You feel it walking up the stairs in the Royal Academy, looking up and seeing the sculpture Für Fulcanelli – die Sprache der Vögel, its great wings of beaten lead spread and rising above you. Between the wings, the body is made of a stack of elephant and double elephant folio books lying flat (or rather gathered folios made of lead like the wings). Interleaved with the closed and open books are rusted metal folding chairs with wooden seats and backs, the kind found in city parks. Thick metal wedges that appear to be wood are inserted at various points to balance out the angular, tilting pile. Separate and lying before this huge bird is a carved wooden snake, elongated and heading right to left as you view the work. The pages of the books curl and fold and roll up as if sodden or aflame. Some are rusted. The bottom-most book has lead binder boards, water stained and looking like marbled paper. Not all of them have binding boards, but all are spineless. You want to touch but know that if you do, your fingers will come away with some alchemical residue of history that will not come off and may burn the skin.

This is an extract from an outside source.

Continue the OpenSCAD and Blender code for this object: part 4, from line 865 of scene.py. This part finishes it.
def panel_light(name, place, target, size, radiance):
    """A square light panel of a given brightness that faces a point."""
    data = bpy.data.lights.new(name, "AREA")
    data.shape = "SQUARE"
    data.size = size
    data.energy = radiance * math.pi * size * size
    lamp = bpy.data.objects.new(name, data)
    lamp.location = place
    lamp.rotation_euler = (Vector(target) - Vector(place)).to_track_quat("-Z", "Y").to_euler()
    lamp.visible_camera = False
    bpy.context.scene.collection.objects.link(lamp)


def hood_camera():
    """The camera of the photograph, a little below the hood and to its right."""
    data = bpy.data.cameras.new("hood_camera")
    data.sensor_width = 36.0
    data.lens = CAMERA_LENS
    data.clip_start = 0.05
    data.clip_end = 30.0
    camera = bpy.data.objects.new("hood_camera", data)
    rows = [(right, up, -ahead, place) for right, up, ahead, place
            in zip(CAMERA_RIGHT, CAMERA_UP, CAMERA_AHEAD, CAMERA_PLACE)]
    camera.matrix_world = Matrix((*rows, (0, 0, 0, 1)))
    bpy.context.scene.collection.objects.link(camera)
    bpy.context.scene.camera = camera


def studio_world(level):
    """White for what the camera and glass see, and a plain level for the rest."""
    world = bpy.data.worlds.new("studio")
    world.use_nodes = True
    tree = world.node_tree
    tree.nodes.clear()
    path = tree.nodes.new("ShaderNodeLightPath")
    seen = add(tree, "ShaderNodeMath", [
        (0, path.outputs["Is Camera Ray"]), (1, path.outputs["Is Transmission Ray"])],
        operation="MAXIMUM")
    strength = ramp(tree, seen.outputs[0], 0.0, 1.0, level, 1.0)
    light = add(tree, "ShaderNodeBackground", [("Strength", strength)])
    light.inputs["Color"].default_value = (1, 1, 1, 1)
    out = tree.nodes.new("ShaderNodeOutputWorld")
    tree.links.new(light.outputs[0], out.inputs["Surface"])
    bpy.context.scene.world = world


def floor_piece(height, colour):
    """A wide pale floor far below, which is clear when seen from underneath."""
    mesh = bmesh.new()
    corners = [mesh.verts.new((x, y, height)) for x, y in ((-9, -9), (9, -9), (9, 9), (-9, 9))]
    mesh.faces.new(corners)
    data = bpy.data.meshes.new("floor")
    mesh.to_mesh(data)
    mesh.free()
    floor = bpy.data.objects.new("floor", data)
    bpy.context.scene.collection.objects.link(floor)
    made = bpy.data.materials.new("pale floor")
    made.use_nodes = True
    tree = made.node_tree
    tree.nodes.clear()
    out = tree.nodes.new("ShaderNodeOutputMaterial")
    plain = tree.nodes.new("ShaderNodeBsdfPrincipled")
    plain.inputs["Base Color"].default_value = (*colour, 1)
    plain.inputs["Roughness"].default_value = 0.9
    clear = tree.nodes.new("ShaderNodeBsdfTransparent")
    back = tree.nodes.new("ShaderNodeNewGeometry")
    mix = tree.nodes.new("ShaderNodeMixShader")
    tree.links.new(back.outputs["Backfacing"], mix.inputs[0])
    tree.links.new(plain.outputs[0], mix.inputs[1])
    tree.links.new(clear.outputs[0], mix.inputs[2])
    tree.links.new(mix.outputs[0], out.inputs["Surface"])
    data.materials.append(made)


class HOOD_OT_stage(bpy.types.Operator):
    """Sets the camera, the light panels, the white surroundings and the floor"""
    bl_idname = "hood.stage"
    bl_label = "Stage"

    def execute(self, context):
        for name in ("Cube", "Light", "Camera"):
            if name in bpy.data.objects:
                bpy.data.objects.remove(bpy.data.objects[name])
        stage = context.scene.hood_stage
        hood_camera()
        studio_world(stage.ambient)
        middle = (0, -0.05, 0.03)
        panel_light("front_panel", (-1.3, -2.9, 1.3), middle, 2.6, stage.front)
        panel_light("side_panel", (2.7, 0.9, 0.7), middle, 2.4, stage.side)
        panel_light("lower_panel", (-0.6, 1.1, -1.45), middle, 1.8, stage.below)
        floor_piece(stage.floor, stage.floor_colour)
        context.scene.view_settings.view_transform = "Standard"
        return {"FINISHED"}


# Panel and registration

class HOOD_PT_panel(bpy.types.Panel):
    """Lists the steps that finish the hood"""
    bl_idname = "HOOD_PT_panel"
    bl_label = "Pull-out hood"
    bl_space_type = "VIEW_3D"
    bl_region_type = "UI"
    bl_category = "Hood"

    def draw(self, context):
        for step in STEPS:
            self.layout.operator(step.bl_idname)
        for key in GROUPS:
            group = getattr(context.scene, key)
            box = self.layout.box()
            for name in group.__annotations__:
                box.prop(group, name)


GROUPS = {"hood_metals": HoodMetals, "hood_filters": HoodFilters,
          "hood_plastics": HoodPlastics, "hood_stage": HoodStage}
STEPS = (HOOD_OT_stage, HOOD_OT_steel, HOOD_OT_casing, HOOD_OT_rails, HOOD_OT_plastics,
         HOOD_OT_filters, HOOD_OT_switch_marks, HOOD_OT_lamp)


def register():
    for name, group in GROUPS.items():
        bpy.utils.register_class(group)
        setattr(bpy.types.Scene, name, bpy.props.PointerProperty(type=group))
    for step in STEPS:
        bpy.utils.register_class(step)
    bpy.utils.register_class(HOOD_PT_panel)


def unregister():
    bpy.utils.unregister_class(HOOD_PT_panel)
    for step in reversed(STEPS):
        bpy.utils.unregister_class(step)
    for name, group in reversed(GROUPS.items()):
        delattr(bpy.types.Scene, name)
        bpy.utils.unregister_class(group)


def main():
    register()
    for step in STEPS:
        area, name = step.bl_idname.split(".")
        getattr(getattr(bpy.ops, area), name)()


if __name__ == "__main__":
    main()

Pfeiffer’s works from a major exhibition in 2011 at Cornell remain on view online. Another major exhibition followed in 2012 at Vassar College. A new exhibition is scheduled for February 2015 in Toledo, Ohio. More about it in The Blade.
A major retrospective of Kiefer’s art at the Royal Academy of Art concluded in December 2014, coinciding with an hour-long BBC program. An interview with the artist and several podcasts are available on the RA’s site, and the rich and extensive exhibition catalogue provides articles exploring the complex themes of Kiefer’s art.